What this task involves -> Repeat the material exactly, every line of it.

•••

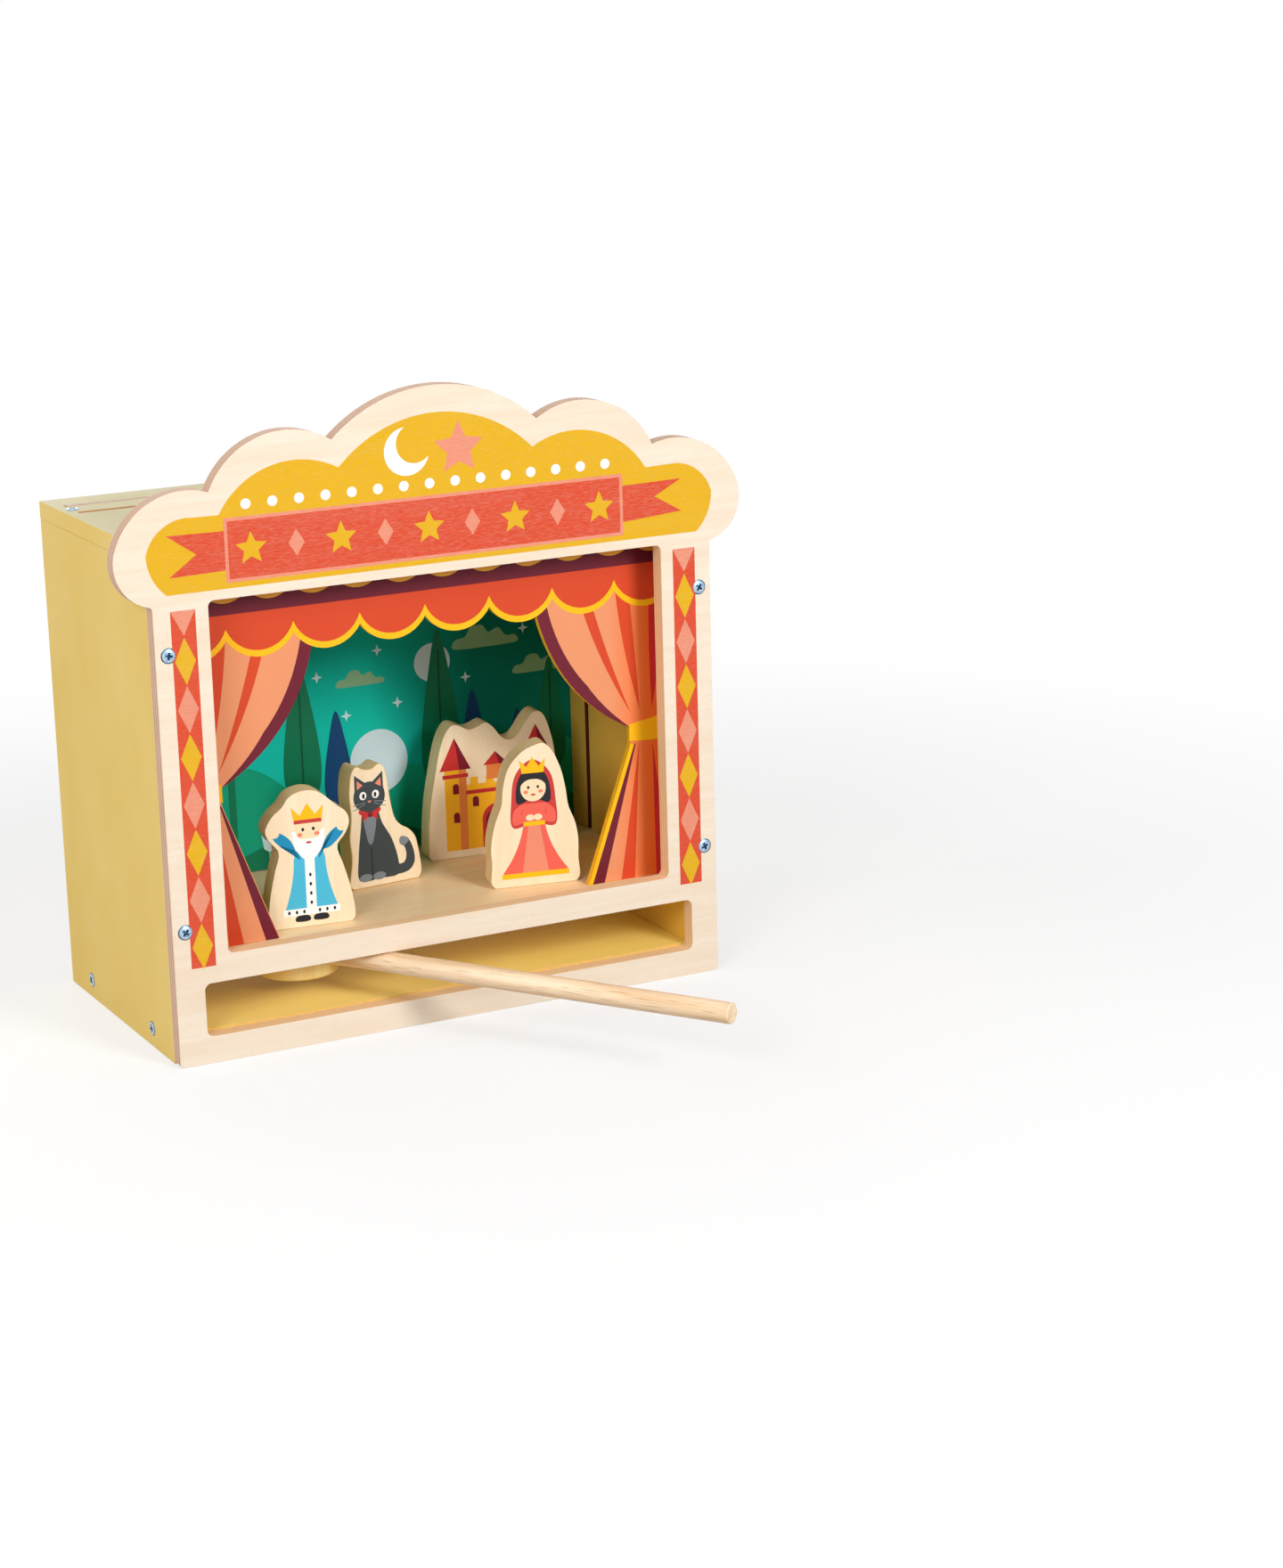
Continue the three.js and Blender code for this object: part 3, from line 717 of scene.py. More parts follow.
def sweepBand():  # the maroon lining along the curtain's inner edge, wider towards the top
    c = curtain
    inner = bezier(c['tieHigh'], c['sweep'], c['sweepTop'])
    outer = []
    for index, (x, z) in enumerate(inner):
        share = index / (len(inner) - 1)
        width = c['bandWidth'] * min(1.0, share * c['bandGrowth']) ** c['bandPower']
        outer.append((x + width * c['bandAcross'], z + width * c['bandUp'] * (1 - share)))
    return placed(inner, c['overlap']) + outer[:0:-1]


def printCurtain():
    c = curtain
    board = {'name': 'curtain', 'body': 'theatre', 'slot': 'curtain_print',
             'place': boardPlace(curtainLow.y)}
    redInk, maroonInk, goldInk, deepRedInk, amberBounceInk = (inkFinish(name, tint) for name, tint in (
        ('curtain_red_ink', 'red'), ('maroon_ink', 'maroon'), ('gold_ink', 'gold'),
        ('deep_red_ink', 'deepRed'), ('amber_bounce_ink', 'amberBounce')))
    (footX, footZ), (tieX, tieZ), hair = c['foot'], c['tieLow'], c['overlap']
    stripes = [outline for stripe in c['highStripes'] for outline in both(foldStripe(*stripe))]
    lowBands = []
    for side, margin in ((flip, c['leftMargin']), (list, c['rightMargin'])):
        near = footX + margin
        lowBands.append(side([(near, footZ), (near + c['lowBand'], footZ),
                              (tieX + margin + c['tieBand'], tieZ), (tieX + margin, tieZ)]))
    border = [(footX + hair, footZ), (footX + c['goldMargin'], footZ), (tieX + c['goldMargin'], tieZ),
              (tieX + hair, tieZ)]
    darkFolds = both(lowFold(*c['lowDark'])) + both(foldStripe(*c['highDark']))
    band = block(-c['wall'], c['valance']['top'] - c['bandLap'], c['wall'], c['top'])
    inkAll(board, [
        ('red_folds', stripes + both(lowFold(*c['lowStripe'])), 1, redInk),
        ('maroon_edges', both(sweepBand()) + lowBands, 2, maroonInk),
        ('gold_border', [border], 1, goldInk),
        ('deep_folds', darkFolds, 2, deepRedInk),
        ('ties', both(c['tie']), 3, goldInk),
        ('gold_scallops', [scalloped(c['scallops'])], 4, goldInk),
        ('valance', [scalloped(c['valance'])], 5, redInk),
        ('valance_band', [band], 6, maroonInk),
        # painted bounce light: the pelmet's gold print is given a warmer amber, for warm light bounced from
        # the red curtain into its shade
        ('pelmet', [scalloped(c['pelmet'])], 7, amberBounceInk),
    ])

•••

Finished answer ->
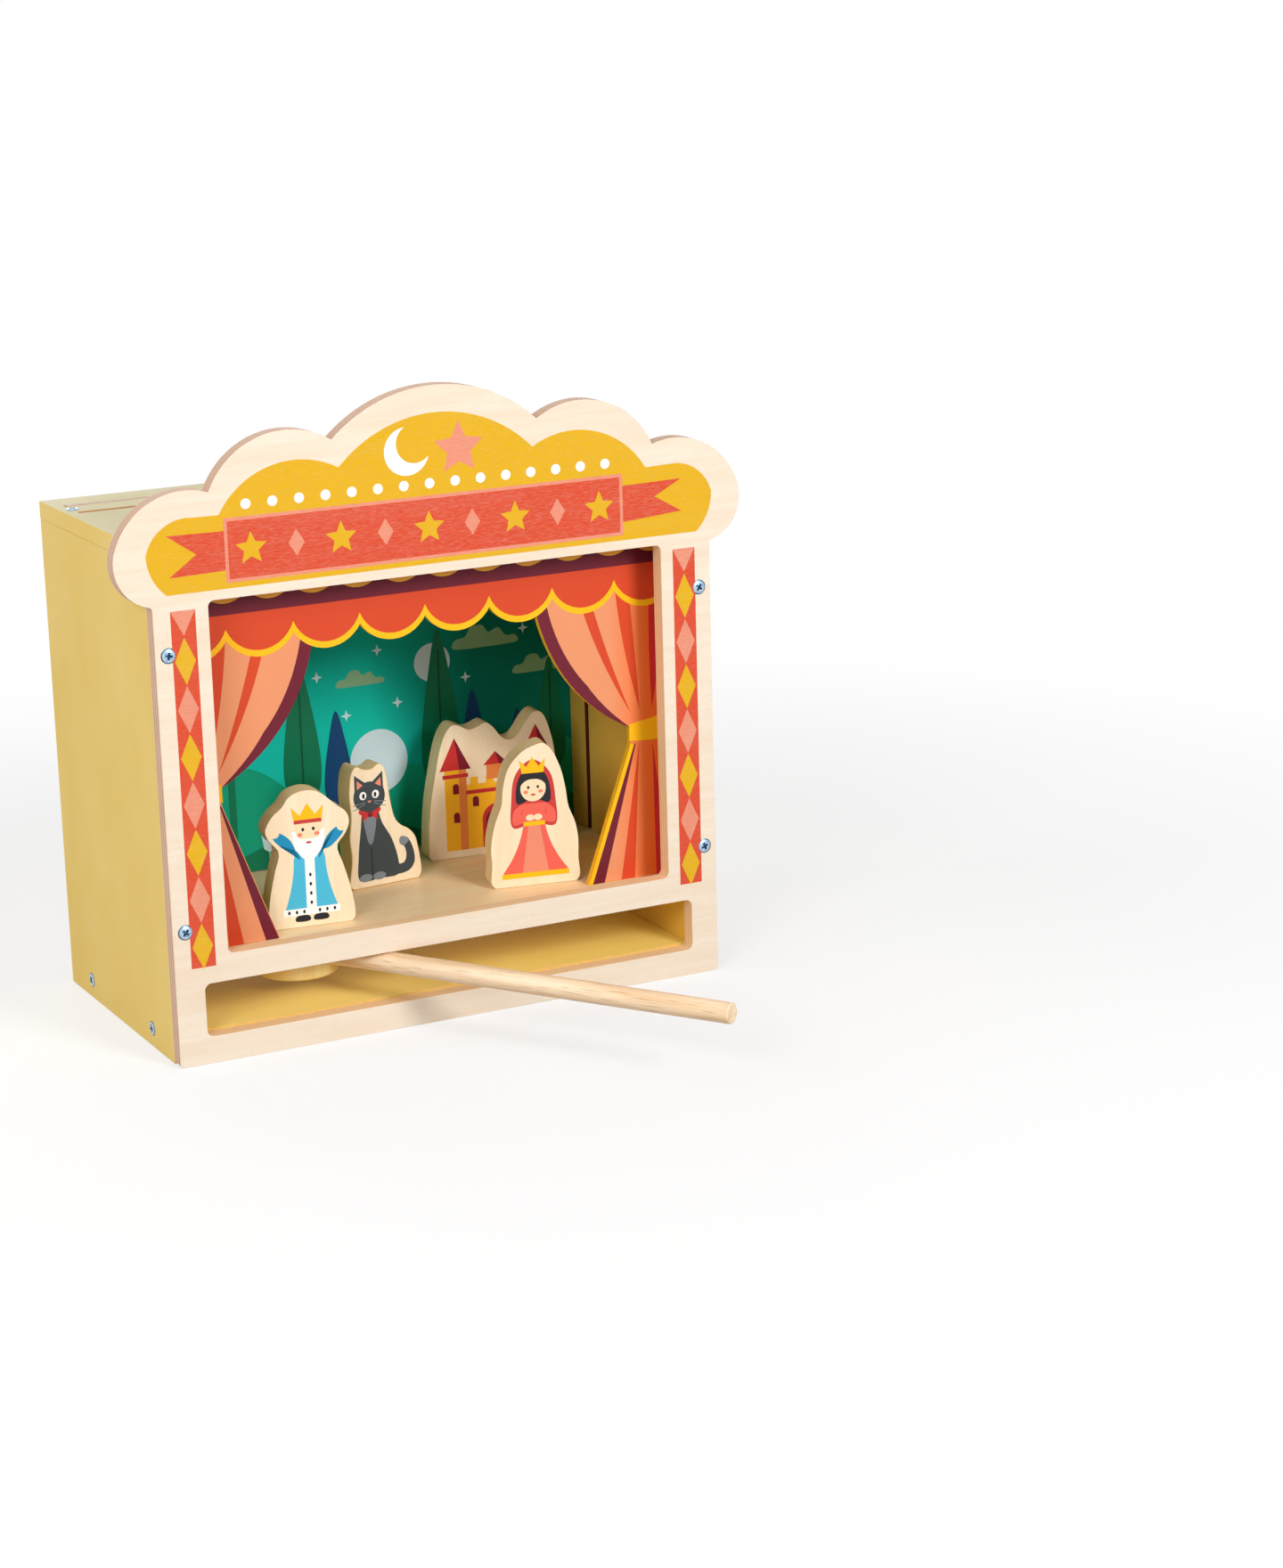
Continue the three.js and Blender code for this object: part 3, from line 717 of scene.py. More parts follow.
def sweepBand():  # the maroon lining along the curtain's inner edge, wider towards the top
    c = curtain
    inner = bezier(c['tieHigh'], c['sweep'], c['sweepTop'])
    outer = []
    for index, (x, z) in enumerate(inner):
        share = index / (len(inner) - 1)
        width = c['bandWidth'] * min(1.0, share * c['bandGrowth']) ** c['bandPower']
        outer.append((x + width * c['bandAcross'], z + width * c['bandUp'] * (1 - share)))
    return placed(inner, c['overlap']) + outer[:0:-1]


def printCurtain():
    c = curtain
    board = {'name': 'curtain', 'body': 'theatre', 'slot': 'curtain_print',
             'place': boardPlace(curtainLow.y)}
    redInk, maroonInk, goldInk, deepRedInk, amberBounceInk = (inkFinish(name, tint) for name, tint in (
        ('curtain_red_ink', 'red'), ('maroon_ink', 'maroon'), ('gold_ink', 'gold'),
        ('deep_red_ink', 'deepRed'), ('amber_bounce_ink', 'amberBounce')))
    (footX, footZ), (tieX, tieZ), hair = c['foot'], c['tieLow'], c['overlap']
    stripes = [outline for stripe in c['highStripes'] for outline in both(foldStripe(*stripe))]
    lowBands = []
    for side, margin in ((flip, c['leftMargin']), (list, c['rightMargin'])):
        near = footX + margin
        lowBands.append(side([(near, footZ), (near + c['lowBand'], footZ),
                              (tieX + margin + c['tieBand'], tieZ), (tieX + margin, tieZ)]))
    border = [(footX + hair, footZ), (footX + c['goldMargin'], footZ), (tieX + c['goldMargin'], tieZ),
              (tieX + hair, tieZ)]
    darkFolds = both(lowFold(*c['lowDark'])) + both(foldStripe(*c['highDark']))
    band = block(-c['wall'], c['valance']['top'] - c['bandLap'], c['wall'], c['top'])
    inkAll(board, [
        ('red_folds', stripes + both(lowFold(*c['lowStripe'])), 1, redInk),
        ('maroon_edges', both(sweepBand()) + lowBands, 2, maroonInk),
        ('gold_border', [border], 1, goldInk),
        ('deep_folds', darkFolds, 2, deepRedInk),
        ('ties', both(c['tie']), 3, goldInk),
        ('gold_scallops', [scalloped(c['scallops'])], 4, goldInk),
        ('valance', [scalloped(c['valance'])], 5, redInk),
        ('valance_band', [band], 6, maroonInk),
        # painted bounce light: the pelmet's gold print is given a warmer amber, for warm light bounced from
        # the red curtain into its shade
        ('pelmet', [scalloped(c['pelmet'])], 7, amberBounceInk),
    ])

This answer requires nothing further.